Your publicist will ask you to supply material and make yourself available for interviews. No reclusive authors nowadays! You should aim to be not only non-reclusive, but out there and involved.
The first step is to put yourself in the shoes of a journalist. Whether in print or on radio (forget TV!), a journalist wants a story to catch the audience’s attention. Human interest counts, real-world connection counts, but your book for its own sake doesn’t. You need to give the journalist what s/he wants, while selling your book on the side.
It’s hard for fantasy writers who work out of their imaginations. Real-world connections are easy if you’ve written a realistic novel that includes a character with an eating disorder or a background of drug gangs in Sydney. Journalists are used to dealing with such angles; they’re not used to dealing with portals or floating cities or new versions of magic.

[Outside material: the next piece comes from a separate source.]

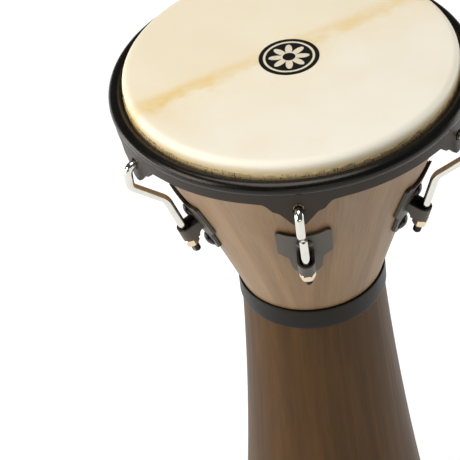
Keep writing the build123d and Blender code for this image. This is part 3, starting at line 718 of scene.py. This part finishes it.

With the Ferren books, I soon learned that my best hook was angelology. Not the special future developments in my trilogy, but the traditional lore concerning the orders of angels and the levels of Heaven. Journalists were more interested in the research behind the books than the books themselves. (It’s true, the research was fascinating, the only time I’ve really loved researching.)
With the Wolf Kingdom quartet of fantasies for children, what came to the fore was the tale of my twenty-five years of writer’s block. It wasn’t a new story, but suddenly it was the flavour du jour.
With Worldshaker, the alternative history background to the novel was more of a hook than the novel itself. Namely, the historical fact that, when Napoleon had defeated all the powers of Europe except for England, an engineer called Mathieu-Favier approached him with a well-developed scheme for digging a tunnel under the English Channel. Napoleon gave the scheme serious consideration, but decided against it.
In the Worldshaker world, Napoleon decided for it, leading to a totally different state of reality a century and a half later. The tunnel is my point of divergence, or POD in alternate history jargon. It’s not central to the novel itself, but it appealed to journalists.
The Worldshaker world is also the world of its sequel, Liberator, and my latest steampunk novel, Song of the Slums. In fact, Song of the Slums is in a period of my alternative history closer to Napoleon's tunnel. But I think I'll have to come up with something new - and I'm guessing the 'real life' angle that'll go down well is the fact that I'm actually basing the experience of the steampunk band (who create rock n roll a hundred years before its time!) on my own experience as a muso in a band.
Journalists are madly busy people. Any material you supply for them to use will be much appreciated. Just don’t expect them to have read the book! Some will, and that’s a wonderful bonus. But be prepared to enthuse and entertain regardless.